**TASK PROMPT**
Repeat exactly, and only, the lines from the one that contains "front_panel();" through the one that contains "return [length *", both ends included.

**GIVEN INFORMATION**
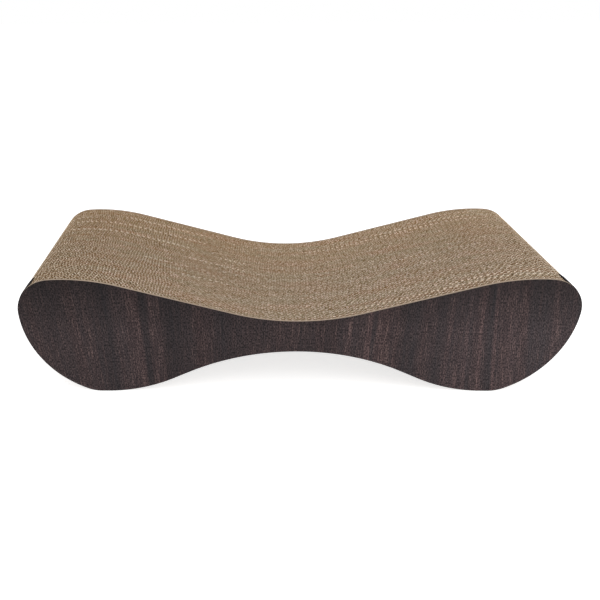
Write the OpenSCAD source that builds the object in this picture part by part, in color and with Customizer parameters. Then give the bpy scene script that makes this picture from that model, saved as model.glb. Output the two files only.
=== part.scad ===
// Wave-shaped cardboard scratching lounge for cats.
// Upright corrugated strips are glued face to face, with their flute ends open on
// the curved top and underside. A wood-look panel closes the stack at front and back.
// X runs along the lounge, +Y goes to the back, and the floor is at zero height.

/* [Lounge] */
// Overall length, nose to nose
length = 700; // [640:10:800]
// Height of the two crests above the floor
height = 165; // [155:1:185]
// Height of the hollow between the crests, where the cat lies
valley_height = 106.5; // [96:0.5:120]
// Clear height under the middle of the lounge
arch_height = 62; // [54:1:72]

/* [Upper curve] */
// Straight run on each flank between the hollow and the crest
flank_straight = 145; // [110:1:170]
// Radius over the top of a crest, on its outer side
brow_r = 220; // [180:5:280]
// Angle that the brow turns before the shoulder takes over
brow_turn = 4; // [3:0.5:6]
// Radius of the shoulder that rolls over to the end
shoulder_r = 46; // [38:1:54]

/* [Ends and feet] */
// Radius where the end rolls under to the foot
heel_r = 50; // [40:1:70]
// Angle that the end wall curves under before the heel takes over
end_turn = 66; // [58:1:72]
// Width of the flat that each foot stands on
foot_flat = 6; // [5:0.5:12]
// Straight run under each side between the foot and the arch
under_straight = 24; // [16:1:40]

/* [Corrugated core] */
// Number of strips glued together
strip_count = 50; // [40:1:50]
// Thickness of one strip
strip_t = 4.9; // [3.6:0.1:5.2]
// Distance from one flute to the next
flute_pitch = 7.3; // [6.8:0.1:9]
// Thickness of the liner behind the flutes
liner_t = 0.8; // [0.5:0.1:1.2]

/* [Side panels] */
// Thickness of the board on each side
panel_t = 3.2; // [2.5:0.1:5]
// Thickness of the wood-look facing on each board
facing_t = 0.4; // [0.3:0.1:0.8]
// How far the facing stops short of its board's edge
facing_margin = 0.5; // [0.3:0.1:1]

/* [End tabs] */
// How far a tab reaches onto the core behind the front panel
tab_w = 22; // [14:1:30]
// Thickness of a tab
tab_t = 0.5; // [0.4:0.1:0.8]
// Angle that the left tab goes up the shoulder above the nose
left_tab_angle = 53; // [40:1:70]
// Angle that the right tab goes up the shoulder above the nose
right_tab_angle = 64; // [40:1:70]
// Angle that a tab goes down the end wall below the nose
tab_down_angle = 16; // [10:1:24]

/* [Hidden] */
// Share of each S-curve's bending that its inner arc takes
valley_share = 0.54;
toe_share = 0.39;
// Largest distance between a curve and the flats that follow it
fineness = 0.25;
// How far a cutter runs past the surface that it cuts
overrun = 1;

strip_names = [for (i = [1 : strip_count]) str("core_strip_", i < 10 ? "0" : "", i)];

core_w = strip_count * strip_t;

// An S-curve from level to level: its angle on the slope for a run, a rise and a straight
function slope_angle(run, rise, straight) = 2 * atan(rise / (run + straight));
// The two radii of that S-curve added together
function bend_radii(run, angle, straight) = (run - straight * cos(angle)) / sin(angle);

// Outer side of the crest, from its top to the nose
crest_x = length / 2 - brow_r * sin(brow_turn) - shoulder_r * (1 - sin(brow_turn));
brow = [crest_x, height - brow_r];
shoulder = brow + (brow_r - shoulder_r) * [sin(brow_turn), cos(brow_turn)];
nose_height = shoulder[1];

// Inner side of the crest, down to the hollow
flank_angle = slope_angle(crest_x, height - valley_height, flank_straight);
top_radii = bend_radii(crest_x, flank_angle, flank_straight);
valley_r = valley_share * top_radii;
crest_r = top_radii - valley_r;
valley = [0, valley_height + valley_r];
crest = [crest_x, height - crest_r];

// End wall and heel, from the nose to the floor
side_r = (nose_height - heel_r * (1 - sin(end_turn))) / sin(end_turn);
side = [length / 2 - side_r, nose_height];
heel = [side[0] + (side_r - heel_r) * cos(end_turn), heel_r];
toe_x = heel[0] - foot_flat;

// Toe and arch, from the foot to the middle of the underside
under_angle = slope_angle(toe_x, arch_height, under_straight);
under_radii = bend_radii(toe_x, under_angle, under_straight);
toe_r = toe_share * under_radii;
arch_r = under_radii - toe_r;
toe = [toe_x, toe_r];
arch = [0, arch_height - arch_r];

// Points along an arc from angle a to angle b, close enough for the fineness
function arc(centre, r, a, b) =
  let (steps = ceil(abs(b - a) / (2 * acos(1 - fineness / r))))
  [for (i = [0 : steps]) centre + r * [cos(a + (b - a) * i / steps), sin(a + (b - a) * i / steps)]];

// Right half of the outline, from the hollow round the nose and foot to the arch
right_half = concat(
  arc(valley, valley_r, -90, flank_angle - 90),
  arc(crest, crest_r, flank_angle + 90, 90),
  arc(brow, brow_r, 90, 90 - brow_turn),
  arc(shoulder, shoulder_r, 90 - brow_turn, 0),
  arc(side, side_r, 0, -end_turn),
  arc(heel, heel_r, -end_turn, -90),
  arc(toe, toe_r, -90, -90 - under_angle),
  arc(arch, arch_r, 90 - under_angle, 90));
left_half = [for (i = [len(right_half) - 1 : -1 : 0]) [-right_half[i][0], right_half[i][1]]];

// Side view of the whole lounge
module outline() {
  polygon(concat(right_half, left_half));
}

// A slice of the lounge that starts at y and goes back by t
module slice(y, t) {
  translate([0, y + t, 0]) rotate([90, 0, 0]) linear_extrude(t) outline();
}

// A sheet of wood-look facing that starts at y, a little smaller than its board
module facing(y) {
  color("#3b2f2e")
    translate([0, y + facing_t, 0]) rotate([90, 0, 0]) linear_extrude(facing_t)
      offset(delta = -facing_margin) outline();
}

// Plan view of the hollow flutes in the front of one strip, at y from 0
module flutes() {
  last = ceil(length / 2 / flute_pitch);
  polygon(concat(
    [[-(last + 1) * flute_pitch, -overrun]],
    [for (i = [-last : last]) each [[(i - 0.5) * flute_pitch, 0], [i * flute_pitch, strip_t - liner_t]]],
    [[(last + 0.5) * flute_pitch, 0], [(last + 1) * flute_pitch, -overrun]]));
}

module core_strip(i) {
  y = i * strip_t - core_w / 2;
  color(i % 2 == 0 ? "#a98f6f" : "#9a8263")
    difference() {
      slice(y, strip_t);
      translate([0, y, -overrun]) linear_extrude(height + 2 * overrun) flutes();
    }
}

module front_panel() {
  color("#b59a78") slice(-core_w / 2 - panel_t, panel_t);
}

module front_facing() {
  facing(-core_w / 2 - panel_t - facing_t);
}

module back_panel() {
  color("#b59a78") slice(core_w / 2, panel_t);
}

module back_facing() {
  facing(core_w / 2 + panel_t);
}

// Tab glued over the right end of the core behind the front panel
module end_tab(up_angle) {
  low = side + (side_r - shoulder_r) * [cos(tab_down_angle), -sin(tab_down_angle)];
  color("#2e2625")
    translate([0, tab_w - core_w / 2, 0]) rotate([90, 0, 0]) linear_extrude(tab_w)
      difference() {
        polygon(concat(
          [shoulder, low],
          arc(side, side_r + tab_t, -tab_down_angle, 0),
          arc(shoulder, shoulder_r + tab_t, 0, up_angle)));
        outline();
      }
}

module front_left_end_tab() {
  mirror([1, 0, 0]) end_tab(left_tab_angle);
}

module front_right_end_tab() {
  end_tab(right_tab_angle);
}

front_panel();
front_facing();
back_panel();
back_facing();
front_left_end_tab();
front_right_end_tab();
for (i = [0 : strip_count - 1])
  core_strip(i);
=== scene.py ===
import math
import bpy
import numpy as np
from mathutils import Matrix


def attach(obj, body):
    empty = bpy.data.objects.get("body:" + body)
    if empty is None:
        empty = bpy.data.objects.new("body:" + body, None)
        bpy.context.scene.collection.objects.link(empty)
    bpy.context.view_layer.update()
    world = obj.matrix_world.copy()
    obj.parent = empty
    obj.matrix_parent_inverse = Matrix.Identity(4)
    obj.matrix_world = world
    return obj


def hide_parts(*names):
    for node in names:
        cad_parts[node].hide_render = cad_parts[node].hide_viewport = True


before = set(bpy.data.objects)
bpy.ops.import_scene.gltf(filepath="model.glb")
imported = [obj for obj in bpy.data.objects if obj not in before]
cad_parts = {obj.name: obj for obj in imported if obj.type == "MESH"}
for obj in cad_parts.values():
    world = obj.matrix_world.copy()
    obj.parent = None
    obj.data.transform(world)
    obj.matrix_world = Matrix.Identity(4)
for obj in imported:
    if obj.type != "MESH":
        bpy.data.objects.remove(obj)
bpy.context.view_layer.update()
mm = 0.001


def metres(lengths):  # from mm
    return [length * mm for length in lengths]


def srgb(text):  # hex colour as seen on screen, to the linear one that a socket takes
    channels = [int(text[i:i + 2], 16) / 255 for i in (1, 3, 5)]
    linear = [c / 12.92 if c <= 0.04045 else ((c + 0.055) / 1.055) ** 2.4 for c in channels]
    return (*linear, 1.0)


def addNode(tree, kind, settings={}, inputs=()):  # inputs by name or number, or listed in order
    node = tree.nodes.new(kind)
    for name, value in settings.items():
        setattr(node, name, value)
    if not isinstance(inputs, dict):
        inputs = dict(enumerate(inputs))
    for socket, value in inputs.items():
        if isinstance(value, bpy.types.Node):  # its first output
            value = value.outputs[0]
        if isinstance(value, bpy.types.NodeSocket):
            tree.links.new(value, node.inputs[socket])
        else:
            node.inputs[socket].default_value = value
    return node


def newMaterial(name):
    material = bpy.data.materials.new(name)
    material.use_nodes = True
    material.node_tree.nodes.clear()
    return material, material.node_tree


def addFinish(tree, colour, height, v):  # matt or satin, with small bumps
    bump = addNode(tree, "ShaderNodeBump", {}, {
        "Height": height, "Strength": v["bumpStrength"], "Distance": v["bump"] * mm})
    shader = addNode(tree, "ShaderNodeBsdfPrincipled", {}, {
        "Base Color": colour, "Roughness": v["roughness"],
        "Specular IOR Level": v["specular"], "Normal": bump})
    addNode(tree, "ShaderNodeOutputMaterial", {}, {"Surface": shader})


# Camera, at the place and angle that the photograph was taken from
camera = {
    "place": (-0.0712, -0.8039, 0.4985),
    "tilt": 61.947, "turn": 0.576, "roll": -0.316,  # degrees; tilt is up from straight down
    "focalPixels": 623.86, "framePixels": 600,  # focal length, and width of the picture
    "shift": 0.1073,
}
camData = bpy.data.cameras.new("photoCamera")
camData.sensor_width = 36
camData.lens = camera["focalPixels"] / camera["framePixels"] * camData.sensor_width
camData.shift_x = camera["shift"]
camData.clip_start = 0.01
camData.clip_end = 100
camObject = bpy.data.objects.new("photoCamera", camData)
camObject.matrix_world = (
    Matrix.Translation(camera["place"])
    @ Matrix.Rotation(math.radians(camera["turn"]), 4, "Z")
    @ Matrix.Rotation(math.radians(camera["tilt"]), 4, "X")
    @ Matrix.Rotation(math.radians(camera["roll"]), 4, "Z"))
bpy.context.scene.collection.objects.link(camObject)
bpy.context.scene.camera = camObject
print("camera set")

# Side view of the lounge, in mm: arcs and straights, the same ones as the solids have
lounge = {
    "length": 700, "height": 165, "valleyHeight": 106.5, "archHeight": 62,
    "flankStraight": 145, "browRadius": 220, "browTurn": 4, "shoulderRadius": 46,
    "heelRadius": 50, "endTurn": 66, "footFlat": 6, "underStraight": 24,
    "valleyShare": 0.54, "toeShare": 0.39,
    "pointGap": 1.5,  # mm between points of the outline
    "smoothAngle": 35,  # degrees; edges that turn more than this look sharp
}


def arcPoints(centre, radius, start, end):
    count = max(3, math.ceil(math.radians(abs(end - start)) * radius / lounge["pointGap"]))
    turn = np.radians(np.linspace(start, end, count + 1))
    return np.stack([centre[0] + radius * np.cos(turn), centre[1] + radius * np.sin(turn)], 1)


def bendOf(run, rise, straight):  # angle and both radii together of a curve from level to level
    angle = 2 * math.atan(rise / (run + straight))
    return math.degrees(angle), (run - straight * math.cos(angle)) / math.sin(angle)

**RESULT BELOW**
front_panel();
front_facing();
back_panel();
back_facing();
front_left_end_tab();
front_right_end_tab();
for (i = [0 : strip_count - 1])
  core_strip(i);
=== scene.py ===
import math
import bpy
import numpy as np
from mathutils import Matrix


def attach(obj, body):
    empty = bpy.data.objects.get("body:" + body)
    if empty is None:
        empty = bpy.data.objects.new("body:" + body, None)
        bpy.context.scene.collection.objects.link(empty)
    bpy.context.view_layer.update()
    world = obj.matrix_world.copy()
    obj.parent = empty
    obj.matrix_parent_inverse = Matrix.Identity(4)
    obj.matrix_world = world
    return obj


def hide_parts(*names):
    for node in names:
        cad_parts[node].hide_render = cad_parts[node].hide_viewport = True


before = set(bpy.data.objects)
bpy.ops.import_scene.gltf(filepath="model.glb")
imported = [obj for obj in bpy.data.objects if obj not in before]
cad_parts = {obj.name: obj for obj in imported if obj.type == "MESH"}
for obj in cad_parts.values():
    world = obj.matrix_world.copy()
    obj.parent = None
    obj.data.transform(world)
    obj.matrix_world = Matrix.Identity(4)
for obj in imported:
    if obj.type != "MESH":
        bpy.data.objects.remove(obj)
bpy.context.view_layer.update()
mm = 0.001


def metres(lengths):  # from mm
    return [length * mm for length in lengths]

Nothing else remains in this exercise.